Challenges in characterization of residual oils. A review

Abstract

This paper passes over the literature for residual oil characterization. The methods for residual oil characterization are classified in: characterization based on physical and chemical bulk properties; characterization based on saturates, aromatics, resins, asphaltenes (SARA) analysis; and characterization based on the molecular modeling processes. The upper and lower limits of the values for physical and chemical bulk properties of the vacuum residual oils around the world are outlined. A variation of the physical and chemical bulk properties of SARA fractions originating from different vacuum residual oils is discussed. Correlations between refractive index and density, and between the vapor pressure osmometry (VPO) molecular weight of saturates and aromatics were found. A ratio between the lowest and the highest molecular weight of the vacuum residual oil saturate and aromatic fraction of 2.4 was found showing that the molecular weights of these SARA fractions are not fixed and can vary between 360 and 880 g/mole for the saturates, and 450 and 1080 g/mole for the aromatics.
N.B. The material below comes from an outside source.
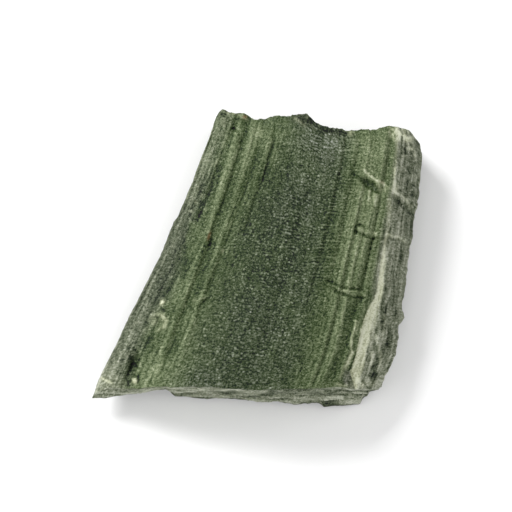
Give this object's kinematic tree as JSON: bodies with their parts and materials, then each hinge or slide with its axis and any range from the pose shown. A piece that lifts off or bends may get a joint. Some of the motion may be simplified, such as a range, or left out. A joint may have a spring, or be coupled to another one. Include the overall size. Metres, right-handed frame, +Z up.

Assuming the same ratio in variation of molecular weights (MW) of the fractions resins and asphaltenes for the reviewed 41 vacuum residual oils suggests that the resins MW could vary in the range 800 ÷ 1800 g/mole and the asphaltenes MW may vary between 1000 and 3000 g/mole. The application of sophisticated analytical techniques showed a very big diversity in the species building the vacuum residual oils and different distribution of these species even for the same SARA fraction depending on the residual oil origin. The different approaches for “molecular reconstruction” of residual oils Monte Carlo (MC), Quadrature algorithm (QA), Entropy maximization (EM), quantitative structure-property relationship (QSPR), structure-oriented lumping (SOL), molecular type homologous series (MTHS) matrix, artificial neural network (ANN) and multiple linear regression (MLR) are reviewed. A conclusion is made that the advanced analytical and computational techniques are still an obligor to the chemical engineers working at the commercial residual oil conversion units who aim to optimize the conversion process performance.